▼
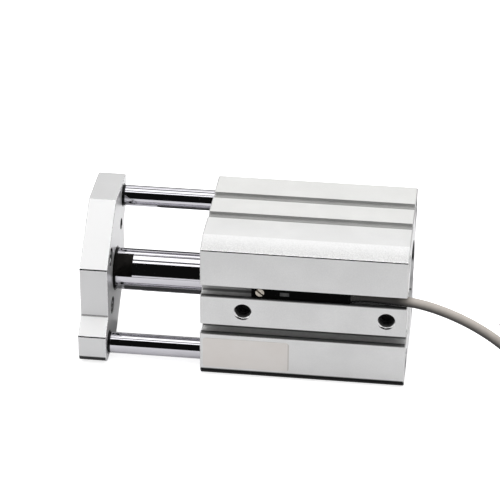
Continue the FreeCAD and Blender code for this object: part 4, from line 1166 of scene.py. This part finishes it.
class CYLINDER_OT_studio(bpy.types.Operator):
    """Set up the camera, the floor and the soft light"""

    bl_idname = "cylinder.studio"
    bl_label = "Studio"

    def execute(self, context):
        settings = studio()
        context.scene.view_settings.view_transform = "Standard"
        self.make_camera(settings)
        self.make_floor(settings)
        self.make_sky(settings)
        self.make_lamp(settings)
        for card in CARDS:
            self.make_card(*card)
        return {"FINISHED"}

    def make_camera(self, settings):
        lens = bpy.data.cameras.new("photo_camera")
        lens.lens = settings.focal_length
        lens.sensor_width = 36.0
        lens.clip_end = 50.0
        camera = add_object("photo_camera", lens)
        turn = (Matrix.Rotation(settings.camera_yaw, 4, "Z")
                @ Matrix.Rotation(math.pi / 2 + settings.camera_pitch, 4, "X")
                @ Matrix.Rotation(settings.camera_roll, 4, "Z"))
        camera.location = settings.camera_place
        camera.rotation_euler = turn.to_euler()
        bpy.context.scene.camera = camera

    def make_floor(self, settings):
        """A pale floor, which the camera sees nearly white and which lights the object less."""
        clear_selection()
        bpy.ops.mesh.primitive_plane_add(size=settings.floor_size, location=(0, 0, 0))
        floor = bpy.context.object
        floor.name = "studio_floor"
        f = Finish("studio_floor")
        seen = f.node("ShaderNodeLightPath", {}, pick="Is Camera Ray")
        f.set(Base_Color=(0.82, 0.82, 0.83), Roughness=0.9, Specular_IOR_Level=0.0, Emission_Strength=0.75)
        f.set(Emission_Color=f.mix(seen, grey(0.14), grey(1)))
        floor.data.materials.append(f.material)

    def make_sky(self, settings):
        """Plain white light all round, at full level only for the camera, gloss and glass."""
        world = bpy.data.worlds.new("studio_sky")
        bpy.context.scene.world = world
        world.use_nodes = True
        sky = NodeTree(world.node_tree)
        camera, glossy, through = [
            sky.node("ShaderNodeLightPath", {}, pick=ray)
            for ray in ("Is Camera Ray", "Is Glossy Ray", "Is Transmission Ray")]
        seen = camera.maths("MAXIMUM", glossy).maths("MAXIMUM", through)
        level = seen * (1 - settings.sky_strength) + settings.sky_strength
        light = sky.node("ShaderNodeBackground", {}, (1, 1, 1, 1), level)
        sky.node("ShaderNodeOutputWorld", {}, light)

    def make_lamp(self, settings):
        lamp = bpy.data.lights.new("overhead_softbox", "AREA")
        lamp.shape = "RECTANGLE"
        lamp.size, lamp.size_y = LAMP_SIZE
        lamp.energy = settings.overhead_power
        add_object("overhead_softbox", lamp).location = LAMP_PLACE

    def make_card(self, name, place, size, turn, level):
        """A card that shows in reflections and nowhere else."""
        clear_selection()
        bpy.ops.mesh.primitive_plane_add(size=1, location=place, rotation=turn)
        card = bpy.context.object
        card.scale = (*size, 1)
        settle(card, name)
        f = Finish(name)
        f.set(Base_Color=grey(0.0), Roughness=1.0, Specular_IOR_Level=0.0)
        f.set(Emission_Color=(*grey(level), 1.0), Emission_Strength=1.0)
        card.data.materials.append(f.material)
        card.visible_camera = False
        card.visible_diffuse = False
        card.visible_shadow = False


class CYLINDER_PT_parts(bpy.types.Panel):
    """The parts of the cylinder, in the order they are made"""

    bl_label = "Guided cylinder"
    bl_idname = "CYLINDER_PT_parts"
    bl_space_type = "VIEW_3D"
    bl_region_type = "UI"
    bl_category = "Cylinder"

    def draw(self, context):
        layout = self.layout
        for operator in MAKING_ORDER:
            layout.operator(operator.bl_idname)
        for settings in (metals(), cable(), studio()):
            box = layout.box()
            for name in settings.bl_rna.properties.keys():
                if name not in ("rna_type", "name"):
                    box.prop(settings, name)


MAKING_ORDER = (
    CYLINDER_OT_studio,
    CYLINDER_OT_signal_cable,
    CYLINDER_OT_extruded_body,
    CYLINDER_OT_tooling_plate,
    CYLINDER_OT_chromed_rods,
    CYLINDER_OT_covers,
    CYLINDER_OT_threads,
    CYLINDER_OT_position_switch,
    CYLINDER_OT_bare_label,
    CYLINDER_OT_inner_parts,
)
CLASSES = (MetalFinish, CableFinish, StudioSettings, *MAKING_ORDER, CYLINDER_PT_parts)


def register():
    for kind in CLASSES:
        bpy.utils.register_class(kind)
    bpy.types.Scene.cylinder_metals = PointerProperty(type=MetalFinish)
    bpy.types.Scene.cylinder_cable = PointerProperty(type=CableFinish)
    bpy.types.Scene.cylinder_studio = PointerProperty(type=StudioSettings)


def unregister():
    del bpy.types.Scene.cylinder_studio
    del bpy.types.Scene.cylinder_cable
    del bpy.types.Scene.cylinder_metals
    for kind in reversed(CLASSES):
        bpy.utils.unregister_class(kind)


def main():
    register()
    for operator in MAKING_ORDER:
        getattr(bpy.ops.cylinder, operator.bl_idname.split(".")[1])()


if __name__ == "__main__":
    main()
▲
Aim of the exercise:
Please restate the whole listing word for word.

Response below:
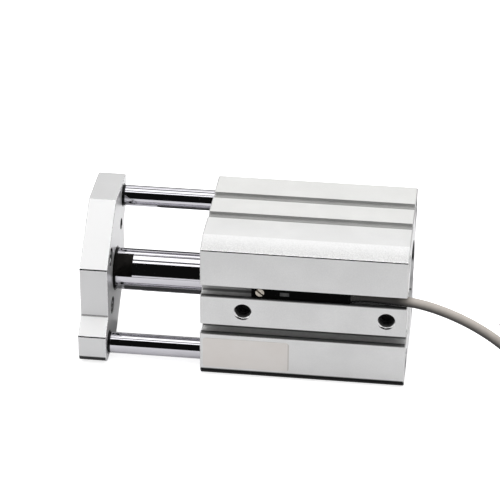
Continue the FreeCAD and Blender code for this object: part 4, from line 1166 of scene.py. This part finishes it.
class CYLINDER_OT_studio(bpy.types.Operator):
    """Set up the camera, the floor and the soft light"""

    bl_idname = "cylinder.studio"
    bl_label = "Studio"

    def execute(self, context):
        settings = studio()
        context.scene.view_settings.view_transform = "Standard"
        self.make_camera(settings)
        self.make_floor(settings)
        self.make_sky(settings)
        self.make_lamp(settings)
        for card in CARDS:
            self.make_card(*card)
        return {"FINISHED"}

    def make_camera(self, settings):
        lens = bpy.data.cameras.new("photo_camera")
        lens.lens = settings.focal_length
        lens.sensor_width = 36.0
        lens.clip_end = 50.0
        camera = add_object("photo_camera", lens)
        turn = (Matrix.Rotation(settings.camera_yaw, 4, "Z")
                @ Matrix.Rotation(math.pi / 2 + settings.camera_pitch, 4, "X")
                @ Matrix.Rotation(settings.camera_roll, 4, "Z"))
        camera.location = settings.camera_place
        camera.rotation_euler = turn.to_euler()
        bpy.context.scene.camera = camera

    def make_floor(self, settings):
        """A pale floor, which the camera sees nearly white and which lights the object less."""
        clear_selection()
        bpy.ops.mesh.primitive_plane_add(size=settings.floor_size, location=(0, 0, 0))
        floor = bpy.context.object
        floor.name = "studio_floor"
        f = Finish("studio_floor")
        seen = f.node("ShaderNodeLightPath", {}, pick="Is Camera Ray")
        f.set(Base_Color=(0.82, 0.82, 0.83), Roughness=0.9, Specular_IOR_Level=0.0, Emission_Strength=0.75)
        f.set(Emission_Color=f.mix(seen, grey(0.14), grey(1)))
        floor.data.materials.append(f.material)

    def make_sky(self, settings):
        """Plain white light all round, at full level only for the camera, gloss and glass."""
        world = bpy.data.worlds.new("studio_sky")
        bpy.context.scene.world = world
        world.use_nodes = True
        sky = NodeTree(world.node_tree)
        camera, glossy, through = [
            sky.node("ShaderNodeLightPath", {}, pick=ray)
            for ray in ("Is Camera Ray", "Is Glossy Ray", "Is Transmission Ray")]
        seen = camera.maths("MAXIMUM", glossy).maths("MAXIMUM", through)
        level = seen * (1 - settings.sky_strength) + settings.sky_strength
        light = sky.node("ShaderNodeBackground", {}, (1, 1, 1, 1), level)
        sky.node("ShaderNodeOutputWorld", {}, light)

    def make_lamp(self, settings):
        lamp = bpy.data.lights.new("overhead_softbox", "AREA")
        lamp.shape = "RECTANGLE"
        lamp.size, lamp.size_y = LAMP_SIZE
        lamp.energy = settings.overhead_power
        add_object("overhead_softbox", lamp).location = LAMP_PLACE

    def make_card(self, name, place, size, turn, level):
        """A card that shows in reflections and nowhere else."""
        clear_selection()
        bpy.ops.mesh.primitive_plane_add(size=1, location=place, rotation=turn)
        card = bpy.context.object
        card.scale = (*size, 1)
        settle(card, name)
        f = Finish(name)
        f.set(Base_Color=grey(0.0), Roughness=1.0, Specular_IOR_Level=0.0)
        f.set(Emission_Color=(*grey(level), 1.0), Emission_Strength=1.0)
        card.data.materials.append(f.material)
        card.visible_camera = False
        card.visible_diffuse = False
        card.visible_shadow = False


class CYLINDER_PT_parts(bpy.types.Panel):
    """The parts of the cylinder, in the order they are made"""

    bl_label = "Guided cylinder"
    bl_idname = "CYLINDER_PT_parts"
    bl_space_type = "VIEW_3D"
    bl_region_type = "UI"
    bl_category = "Cylinder"

    def draw(self, context):
        layout = self.layout
        for operator in MAKING_ORDER:
            layout.operator(operator.bl_idname)
        for settings in (metals(), cable(), studio()):
            box = layout.box()
            for name in settings.bl_rna.properties.keys():
                if name not in ("rna_type", "name"):
                    box.prop(settings, name)


MAKING_ORDER = (
    CYLINDER_OT_studio,
    CYLINDER_OT_signal_cable,
    CYLINDER_OT_extruded_body,
    CYLINDER_OT_tooling_plate,
    CYLINDER_OT_chromed_rods,
    CYLINDER_OT_covers,
    CYLINDER_OT_threads,
    CYLINDER_OT_position_switch,
    CYLINDER_OT_bare_label,
    CYLINDER_OT_inner_parts,
)
CLASSES = (MetalFinish, CableFinish, StudioSettings, *MAKING_ORDER, CYLINDER_PT_parts)


def register():
    for kind in CLASSES:
        bpy.utils.register_class(kind)
    bpy.types.Scene.cylinder_metals = PointerProperty(type=MetalFinish)
    bpy.types.Scene.cylinder_cable = PointerProperty(type=CableFinish)
    bpy.types.Scene.cylinder_studio = PointerProperty(type=StudioSettings)


def unregister():
    del bpy.types.Scene.cylinder_studio
    del bpy.types.Scene.cylinder_cable
    del bpy.types.Scene.cylinder_metals
    for kind in reversed(CLASSES):
        bpy.utils.unregister_class(kind)


def main():
    register()
    for operator in MAKING_ORDER:
        getattr(bpy.ops.cylinder, operator.bl_idname.split(".")[1])()


if __name__ == "__main__":
    main()